|Photo: Flickr MadMup|
In 2011, I took a bold leap and moved from Houston, TX to Los Angeles, CA. A place I had been wanting to live for a very long time. Finally, the circumstances aligned that gave me the ability to go.
It was probably THE SCARIEST/MOST EXCITING thing I've ever done in my life and you'll probably hear more stories about that as this month rolls on.
Prior to doing so, I reached out to some contacts I had made to try and line up business contacts, as well as job prospects while I looked for a job.
I had no idea just how different the culture would be.
A few months into the new year, I finally had an opportunity to have a meeting with a man that owns a placement agency. He and I had been corresponding while I was in Texas via email. He said that he was impressed with me (a phrase I never really know how to take) and that he would be delighted to speak with me and try to help me when I arrived.
It took several months from the time I arrived until I actually got a meeting with him and he said it was to be an "informal" meeting, which in LA-speak, means, "I'll meet with you so you can stop bothering me."
Although the meeting was informal, I still dressed more towards business - something I may wear on a job interview. He wore a very tight button up shirt that was practically see-through, with no undershirt and jeans.
I felt overdressed.
We exchanged pleasantries and in spite of my several emails with him, he asked me to remind him who I was again, which I did.
After some chit-chat about why I moved to Los Angeles and him re-reviewing my resume, since I brought a hard copy, let the shredding begin:
- The name of your business is not sophisticated. It may be cute back in Texas, but it just won't do out here
- Be mindful of the way you speak.
- Some of your words are flat, maybe you should watch videos of Mrs. Obama speak and practice speaking like her (I don't speak like Reba McEntire, although there is a Southern twinge to my speech)
- Do you work out? Maybe you should join a gym or go to Runyon Canyon, remember, in your line of work, you're a physical representation of whomever you're working for (did he just call me fat?)
- Your business card is over the top, you need something plain, more subdued (my business card is a direct reflection of my personality and my brand - it's silk, red on one side with white letters and white on the other side with red letters)
- When you say "thank you" you should look people in the eye (although I was taking notes as he was talking)
He spent the a little over an hour telling me everything that he thought was wrong with me. Although I'm from Houston, to him, I may as well have been from Cut and Shoot, Texas or Backwoods, Mississippi. I get it, Houston isn't the most sophisticated place in the world, by ANY stretch of the imagination; however, I'm well-educated, well-mannered and I conduct myself accordingly.

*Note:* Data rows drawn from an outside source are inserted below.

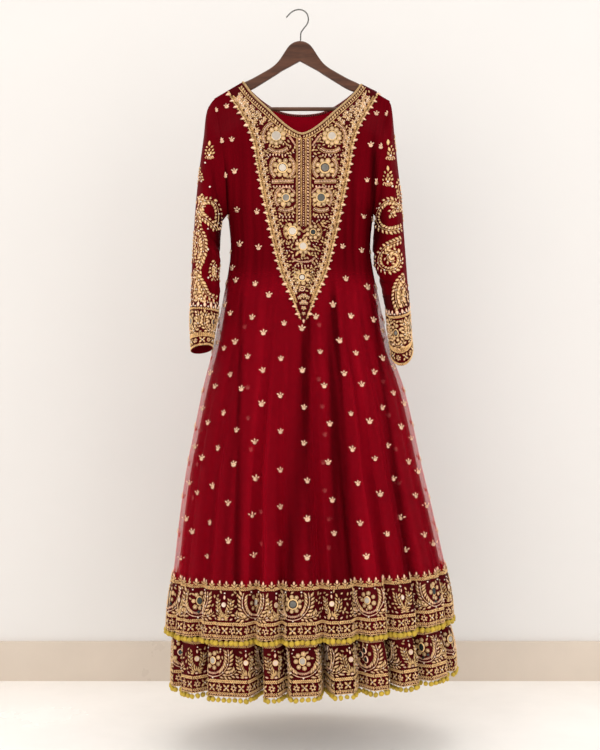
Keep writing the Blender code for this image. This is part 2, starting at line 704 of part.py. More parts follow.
def add_pompoms(name, edge_outside, edge_inside):
    """A narrow strip just below a hem, with a pompom under each of its stretches."""
    centre = [(a + b) / 2 for a, b in zip(edge_outside, edge_inside)]
    vertices, faces = [], []
    down = Vector((0, 0, -1))
    for k in range(POMPOMS_PER_HALF + 1):
        point, along = along_line(centre, k / POMPOMS_PER_HALF)
        aside = along.cross(down).normalized() * WALL
        for drop in (SEAM_GAP, SEAM_GAP + POMPOM_STRIP_HEIGHT):
            vertices += [point + aside + down * drop, point - aside + down * drop]
    for k in range(POMPOMS_PER_HALF):
        a, b = 4 * k, 4 * k + 4
        faces += [(a, b, b + 1, a + 1), (a, a + 2, b + 2, b), (a + 1, b + 1, b + 3, a + 3)]
        corners = [a + 2, a + 3, b + 3, b + 2]
        root = sum((vertices[c] for c in corners), Vector()) / 4
        along = (vertices[b] - vertices[a]).normalized()
        across = along.cross(down).normalized()
        waist = root + down * POMPOM_DROP * POMPOM_WAIST_SHARE
        first = len(vertices)
        for step, way in ((-1, 1), (-1, -1), (1, -1), (1, 1)):
            corner = along * step + across * way
            vertices.append(waist + corner * POMPOM_RADIUS * math.sqrt(0.5))
        vertices.append(root + down * POMPOM_DROP)
        for i in range(4):
            j = (i + 1) % 4
            faces.append((corners[i], corners[j], first + j, first + i))
            faces.append((first + i, first + j, first + 4))
    last = 4 * POMPOMS_PER_HALF
    faces += [(0, 1, 3, 2), (last, last + 2, last + 3, last + 1)]
    add_solid(name, vertices, faces, "pompom")


# ---------------------------------------------------------------- hanger
def arm_ring(x, top, bottom):
    """A section across the hanger's arm, with a crowned top and eased corners."""
    half, drop = HANGER_HALF_DEPTH, HANGER_SHOULDER_DROP
    outline = (
        (0.0, top),
        (half * 0.62, top - drop * 0.36),
        (half, top - drop),
        (half, bottom + drop * 0.5),
        (half * 0.6, bottom),
        (-half * 0.6, bottom),
        (-half, bottom + drop * 0.5),
        (-half, top - drop),
        (-half * 0.62, top - drop * 0.36),
    )
    return [Vector((HANGER_X + x, y, z)) for y, z in outline]


def add_hanger():
    stations = [(x, top, bottom) for x, top, bottom in HANGER_EDGES]
    for x in (0.1350, 0.1600, HANGER_BOSS_X - 0.0004, HANGER_BOSS_X, HANGER_ARM_END - 0.004, HANGER_ARM_END):
        top = shoulder_z(HANGER_X + x) - HANGER_CROWN_DROP
        bottom = top - HANGER_ARM_HEIGHT
        if x >= HANGER_BOSS_X:
            bottom = HANGER_BOSS_Z
        if x == HANGER_ARM_END:
            top, bottom = top - 0.003, bottom + 0.003
        stations.append((x, top, bottom))
    rings = [arm_ring(-x, top, bottom) for x, top, bottom in reversed(stations[1:])]
    rings += [arm_ring(x, top, bottom) for x, top, bottom in stations]
    swept("hanger_shoulders", rings, "wood")

    half = HANGER_BOSS_X - SEAM_GAP - 0.0004
    rings = []
    for x in (-half, half):
        angles = [2 * math.pi * k / BAR_SIDES for k in range(BAR_SIDES)]
        ring = [(BAR_RADIUS * math.cos(a), BAR_Z + BAR_RADIUS * math.sin(a)) for a in angles]
        rings.append([Vector((HANGER_X + x, y, z)) for y, z in ring])
    swept("hanger_bar", rings, "bar")


def smooth_route(points, steps):
    """A smooth line through the points, with that many stretches between two of them."""
    line = []
    for k in range(len(points) - 1):
        p0, p1 = points[max(0, k - 1)], points[k]
        p2, p3 = points[k + 1], points[min(len(points) - 1, k + 2)]
        for step in range(steps):
            t = step / steps
            a = (p2 - p0) * 0.5
            b = p0 - p1 * 2.5 + p2 * 2 - p3 * 0.5
            c = (p3 - p0) * 0.5 + (p1 - p2) * 1.5
            line.append(p1 + a * t + b * t * t + c * t * t * t)
    return [*line, points[-1]]


def add_hook():
    route = smooth_route([Vector((x, 0, z)) for x, z in HOOK_ROUTE], HOOK_STEPS)
    add_cord("hanger_hook", route, HOOK_WIRE_RADIUS, "steel")


# ---------------------------------------------------------------- the whole gown
def add_gown():
    necklines = []
    for name, start in (("front", 0.0), ("back", 1.0)):
        columns, rows = panel_grid(start)
        normals = panel_normals(columns, start, rows)
        inside = moved(rows, normals, -WALL)
        add_wall(f"outer_{name}", rows, inside, "net")
        border_row = len(rows) - 2
        add_border(f"hem_border_{name}", rows[border_row:], normals[border_row:])
        add_pompoms(f"hem_pompoms_{name}", rows[-1], inside[-1])
        neck = math.acos(NECK_SHARE) / math.pi
        on_neck = [k for k, place in enumerate(columns) if abs(place - start - 0.5) < 0.5 - neck + 1e-9]
        middles = [[(a + b) / 2 for a, b in zip(*pair)] for pair in zip(rows[:2], inside[:2])]
        necklines.append([[row[k] for k in on_neck] for row in middles])
        if name == "front":
            add_front_trim(columns, rows, normals)

        rows = under_grid(start)
        normals = square_ends(grid_normals(rows))
        inside = moved(rows, normals, -WALL)
        add_wall(f"under_{name}", rows, inside, "lining")
        border_row = UNDER_ROWS.index(UNDER_BORDER_TOP_Z)
        add_border(f"under_border_{name}", rows[border_row:], normals[border_row:])
        add_pompoms(f"under_pompoms_{name}", rows[-1], inside[-1])
    add_piping(necklines)
    add_sleeve("right", -1, SLEEVE_RIGHT_ARM)
    add_sleeve("left", 1, SLEEVE_LEFT_ARM)


def add_front_trim(columns, rows, normals):
    last = len(TOP_ROW_DROPS) + LEVEL_ROWS.index(YOKE_END_ROW_Z) + 1
    covered = slice(1, last)
    add_cut_shell("yoke", rows[covered], normals[covered], TRIM_LIFT, yoke_outline())
    above = 2 * TRIM_LIFT + TRIM_WALL
    add_cut_shell("placket", rows[covered], normals[covered], above, placket_outline())
    surface = Surface(columns, rows, normals)
    for number, (x, z, radius) in enumerate(MIRRORS, 1):
        add_mirror(number, YOKE_MIDDLE_X + x, z, radius, surface)


def main():
    for obj in list(bpy.data.objects):
        bpy.data.objects.remove(obj)
    add_gown()
    add_hanger()
    add_hook()


main()
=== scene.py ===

import math
import bpy
import numpy as np
from bpy.props import FloatProperty, FloatVectorProperty, PointerProperty
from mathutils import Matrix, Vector
from mathutils.kdtree import KDTree


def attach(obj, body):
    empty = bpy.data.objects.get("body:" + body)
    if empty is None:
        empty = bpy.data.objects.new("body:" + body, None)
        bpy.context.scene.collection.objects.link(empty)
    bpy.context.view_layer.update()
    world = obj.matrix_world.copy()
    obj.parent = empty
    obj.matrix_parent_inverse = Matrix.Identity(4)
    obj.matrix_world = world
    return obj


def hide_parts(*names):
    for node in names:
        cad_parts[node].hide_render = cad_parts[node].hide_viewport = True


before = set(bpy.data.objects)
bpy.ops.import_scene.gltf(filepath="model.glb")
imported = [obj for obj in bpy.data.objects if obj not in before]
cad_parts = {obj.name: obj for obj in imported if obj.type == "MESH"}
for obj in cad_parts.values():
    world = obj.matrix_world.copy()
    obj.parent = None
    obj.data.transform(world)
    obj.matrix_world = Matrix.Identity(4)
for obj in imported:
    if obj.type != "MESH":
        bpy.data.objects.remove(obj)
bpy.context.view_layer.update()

bl_info = {
    "name": "Anarkali Gown",
    "version": (1, 0, 0),
    "blender": (4, 5, 0),
    "location": "View3D > Sidebar > Gown",
    "description": "Cloth, embroidery and trims of an anarkali gown on its hanger",
    "category": "Object",
}

# ---- the gown's form, as its solids have it
HANGER_X = 0.003
NECK_HALF = 0.138
NECK_SHARE = 0.68
NECK_Z = -0.1695
SHOULDER_SLOPE = 0.59
ROLL_DROP = 0.006
ROLL_HALF = 0.0105
SPREAD = 0.16
SECTION_POWER = 0.85
FRONT_NECK_Z = -0.3
FRONT_NECK_POWER = 1.55
BACK_NECK_Z = -0.2345
BACK_NECK_POWER = 2.3
ARMPIT_Z = -0.471
ARMHOLE_HALF_DEPTH = 0.058
ARMHOLE_GAP = 0.0008
WAIST_Z = -0.55
BORDER_TOP_Z = -1.2955
HEM_Z = -1.404
UNDER_TOP_Z = -0.557
UNDER_BORDER_TOP_Z = -1.4
UNDER_HEM_Z = -1.526
UNDER_INSET = 0.002
UNDER_CLEARANCE = 0.009
UNDER_OPENS_Z = -0.76
HEM_TILT = 0.056
FOLD_GROWTH = 1.2

SECTIONS = (
    # z, half_width, front_depth, back_depth, middle_x
    (-0.16, 0.203, 0.056, 0.044, 0.008), (-0.205, 0.203, 0.057, 0.045, 0.008), (-0.344, 0.177, 0.062, 0.05, 0.007),
    (-0.471, 0.1675, 0.066, 0.052, 0.0045), (-0.55, 0.161, 0.06, 0.048, 0.0042), (-0.61, 0.168, 0.068, 0.054, 0.0048),
    (-0.668, 0.18, 0.08, 0.064, 0.0053), (-0.783, 0.2045, 0.104, 0.086, 0.0065), (-0.869, 0.2305, 0.124, 0.104, 0.0104),
    (-0.954, 0.25, 0.143, 0.122, 0.012), (-1.058, 0.2715, 0.163, 0.142, 0.0125), (-1.155, 0.29, 0.18, 0.16, 0.0169),
    (-1.273, 0.31, 0.198, 0.178, 0.0231), (-1.358, 0.3255, 0.208, 0.19, 0.0252), (-1.404, 0.329, 0.213, 0.195, 0.0252),
)

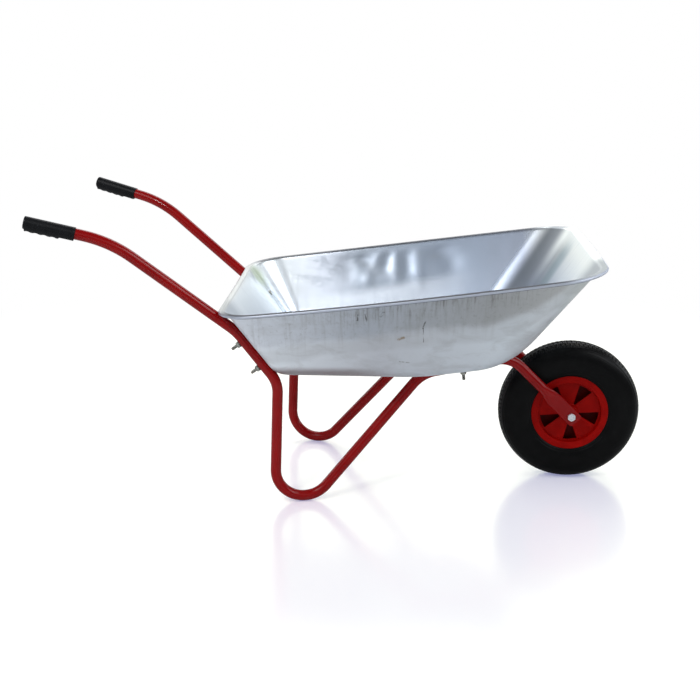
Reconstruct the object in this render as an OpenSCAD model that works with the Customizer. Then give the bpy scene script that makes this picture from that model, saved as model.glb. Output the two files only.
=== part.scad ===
// Garden wheelbarrow with one wheel: a pressed steel tray bolted onto two bent tubes,
// which carry a pneumatic wheel with a plastic rim between their flattened ends.
// Millimetres. +X points forward to the wheel, +Y to the left, +Z up. The ground is at
// z = 0, and the origin is midway between the grips' ends and the front of the tyre.

/* [Wheel] */
// Outer diameter of the tyre
tyre_d = 360; // [300:1:432]
// Width of the tyre at its widest
tyre_w = 87; // [76:1:105]
// Thickness of the tyre's side wall
tyre_wall = 6; // [5:0.5:8]
// Diameter over the rim's flanges
rim_d = 196; // [170:1:236]
// Width over the rim's flanges
rim_w = 75; // [64:1:78]
// Thickness of the rim's barrel and webs
rim_wall = 4; // [3:0.5:5]
// Height of the rim's flanges above the bead seat
flange_h = 12; // [9:0.5:14]
// Number of windows in each face of the rim
window_count = 5; // [4:1:6]
// Length of the rim's hub
hub_len = 100; // [84:1:120]
// Outer diameter of the rim's hub
hub_d = 40; // [34:1:48]
// Wall of the inner tube
inner_tube_wall = 2; // [1.5:0.5:3]

/* [Axle] */
// Diameter of the axle bolt
axle_d = 12; // [10:1:14]
// Outer diameter of the sleeve that the wheel turns on
sleeve_d = 17; // [16:0.5:20]
// Outer diameter of the hub bushes
bush_d = 24; // [22:0.5:28]
// Length of a hub bush inside the hub
bush_len = 18; // [12:1:24]
// Thickness of a bush's flange
bush_flange_t = 2; // [1.5:0.5:3]
// Width of the axle bolt's hexagon across its flats
axle_hex = 18; // [16:1:22]

/* [Frame tubes] */
// Outer diameter of the tubes
tube_d = 26; // [22:0.5:31.5]
// Wall of the tubes
tube_wall = 1.5; // [1.2:0.1:2.4]
// Gap between the tyre's side and the tube beside it
tyre_side_gap = 10.5; // [6:0.5:16]
// Gap between the tread and the tube's front bend, along the fork
tyre_fork_gap = 42; // [30:1:60]
// Slope of the fork below the horizontal
fork_angle = 44.6; // [38:0.1:52]
// Forward run of the rail under the tray
rail_run = 224; // [187:1:269]
// Height that the rail gains over that run
rail_rise = 25; // [15:1:35]
// Forward run of the leg's slanting front part
leg_run = 254; // [212:1:305]
// Length of the foot between its two bends
foot_len = 104; // [100:1:125]
// Forward lean of the leg's upright part
leg_lean = 11; // [0:1:20]
// Backward run of the tube behind the tray
back_run = 95; // [79:1:114]
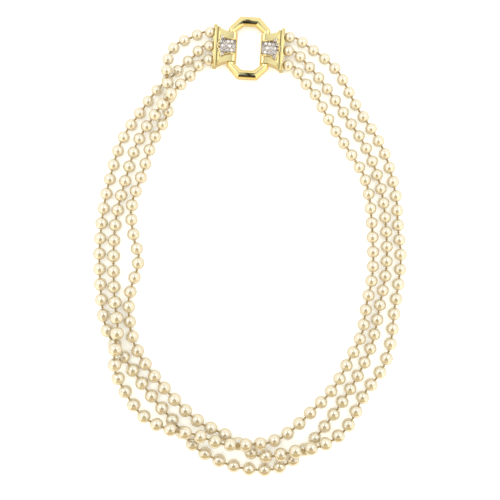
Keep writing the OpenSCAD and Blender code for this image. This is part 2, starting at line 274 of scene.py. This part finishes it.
SHADE, DEEP, BLACK = (0.20, 0.28, 0.38), (0.0, 0.0, 0.02), (0.01, 0.008, 0.006)
GOLDEN, BROWN = (0.44, 0.35, 0.16), (0.30, 0.21, 0.07)
HOOD_Z, ARM_Z = 0.25, 0.249
card("card_overhead", [(-0.003, 0.15, HOOD_Z), (0.003, 0.15, HOOD_Z), (0.007, 0.12, HOOD_Z),
                       (0.086, -0.012, HOOD_Z), (-0.086, -0.012, HOOD_Z),
                       (-0.007, 0.12, HOOD_Z)], SHADE)
card("card_middle", [(-0.086, -0.012, HOOD_Z), (0.086, -0.012, HOOD_Z), (0.106, -0.03, HOOD_Z),
                     (0.17, -0.18, HOOD_Z), (-0.17, -0.18, HOOD_Z),
                     (-0.106, -0.03, HOOD_Z)], DEEP)
card("card_front", [(-0.14, -0.18, HOOD_Z), (0.14, -0.18, HOOD_Z),
                    (0.20, -0.266, 0.13), (-0.20, -0.266, 0.13)], GOLDEN)
card("card_edge", [(-0.09, -0.125, 0.040), (0.09, -0.125, 0.040),
                   (0.09, -0.130, 0.008), (-0.09, -0.130, 0.008)], BROWN)
card("card_arm", [(-0.0070, -0.01, ARM_Z), (0.0050, -0.01, ARM_Z), (0.0080, 0.31, ARM_Z),
                  (-0.0100, 0.31, ARM_Z)], BLACK)
print("table and cards stand")

# %% [markdown]
# ## Helpers for the pieces
#
# Each finished piece is one object at the origin with its place in its mesh, as the CAD nodes
# are. `finished` turns a bmesh into such an object, lets it ride on the necklace's one body and
# hides the CAD nodes that it stands for. `copied` adds a small shape many times to one mesh, and
# `pushed_on` extrudes a loop of edges by one step, which is how the bars and wires grow.

# %% Making and copying shapes
def finished(name, shape, look, slot, nodes_replaced, smooth=True):
    """Ends a bmesh as a piece of the necklace."""
    for face in shape.faces:
        face.smooth = smooth
    mesh = bpy.data.meshes.new(name)
    shape.to_mesh(mesh)
    shape.free()
    mesh.materials.append(look)
    piece = bpy.data.objects.new(name, mesh)
    bpy.context.collection.objects.link(piece)
    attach(piece, "root")
    if nodes_replaced:
        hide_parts(*nodes_replaced)
    print(name, "has", len(mesh.polygons), "faces")
    return piece


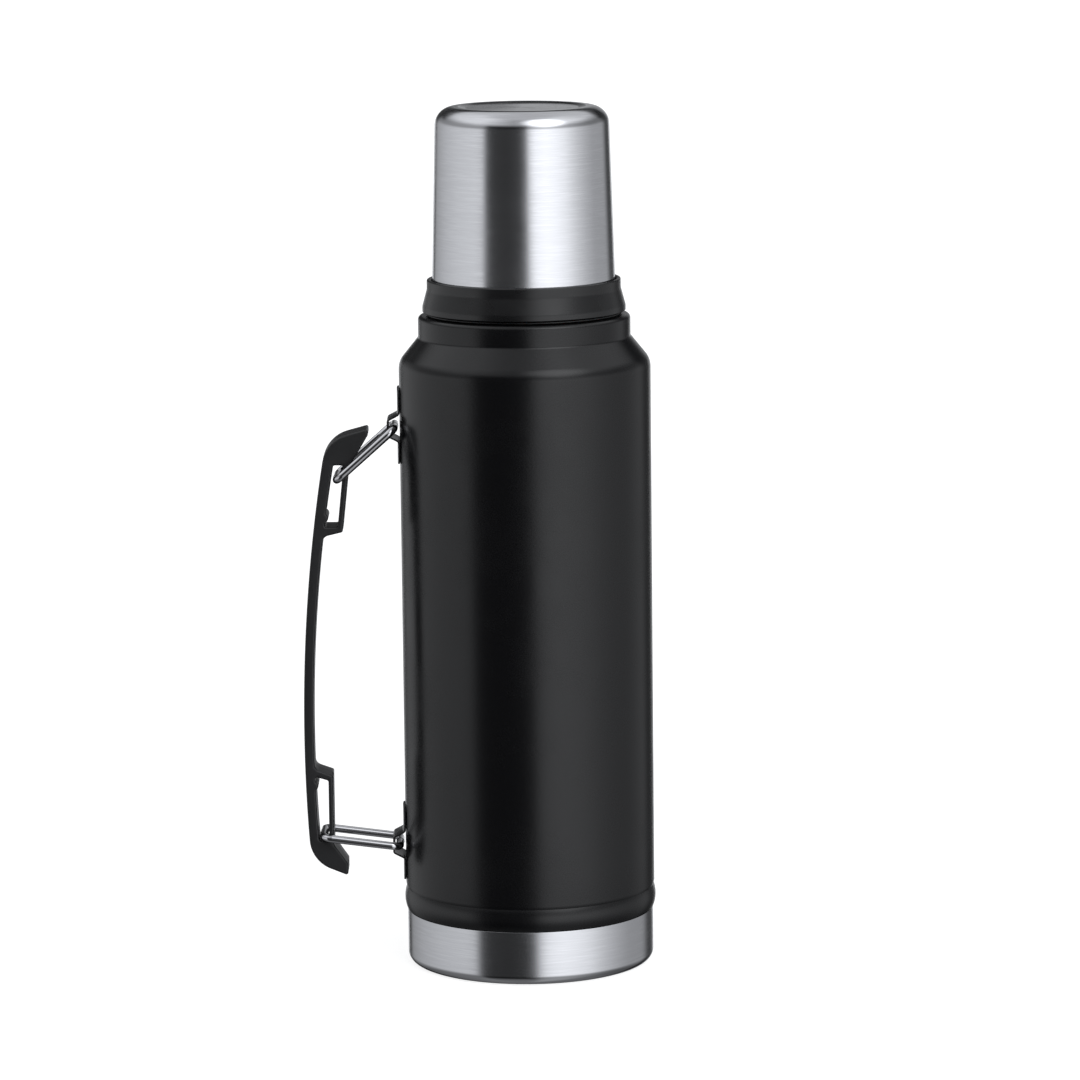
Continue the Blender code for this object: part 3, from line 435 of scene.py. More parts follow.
def lofted(sections, closed=False):
    """A bmesh skinned over rings of points. Unless it is closed, its two ends are filled."""
    shape = bmesh.new()
    rings = [[shape.verts.new(point) for point in section] for section in sections]
    count = len(rings[0])
    pairs = list(zip(rings, rings[1:])) + ([(rings[-1], rings[0])] if closed else [])
    for low, high in pairs:
        for k in range(count):
            shape.faces.new((low[k], low[(k + 1) % count], high[(k + 1) % count], high[k]))
    if not closed:
        shape.faces.new(rings[0])
        shape.faces.new(rings[-1][::-1])
    return shape


def thread_rib(root, crest, start_z, sizes):
    """A bmesh of a helical rib that swells from nothing and fades again."""
    count = round(BODY_AXIS_SIDES * sizes.thread_turns)
    sections = []
    for i in range(count + 1):
        from_ends = (THREAD_SWELL * k / count + THREAD_LEAD for k in (i, count - i))
        depth = (crest - root) * max(math.prod(map(smooth_step, from_ends)), THREAD_LEAST)
        side = [
            (root + depth * out, sizes.thread_height / 2 * up) for out, up in THREAD_PROFILE
        ]
        outline = [(r, -z) for r, z in side] + side[::-1]
        turn = math.tau * sizes.thread_turns * i / count
        rise = start_z + sizes.thread_pitch * sizes.thread_turns * i / count
        sections.append([(r * math.cos(turn), r * math.sin(turn), z + rise) for r, z in outline])
    return lofted(sections)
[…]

He gave me quite a few useful pointers regarding my resume and some careless mistakes that I had made, so for that portion of this experience, I was grateful, but as for the rest of it - when I left his office, I was ready to get back in my car and drive back to Texas.
I sat with his words for a while. I even cried. I was upset that he felt that way about me. I was upset because he had seemed so friendly before. I was especially upset that I had allowed him to hurt my feelings in that manner. And, I'll admit, for a moment, I was upset that I had come to LA - if this was what my experience was going to be like, I was in the wrong place.
Then, I started to see things differently. These were the opinions of ONE man.
I've heard it said, "If one person calls you a horse, you sock them on the nose. If a second person calls you a horse, you call them a jerk. If a third person calls you a horse, then perhaps you should go shopping for a saddle."
Don't allow the opinions of one person, or even two people, with little or no significance in your life distract you from your dreams/goals/mission. Chances are, they don't have the purest intentions in the first place and instead of being honest, they wrap it in a bunch of BS.
Once I grasped this lesson, I was able to handle things differently.
I don't get up in arms about what people say about certain things, especially when they're not a trusted source of information. Additionally, it's not worth it to get upset about someone's opinion when they probably weren't ever planning to do business with you in the first place.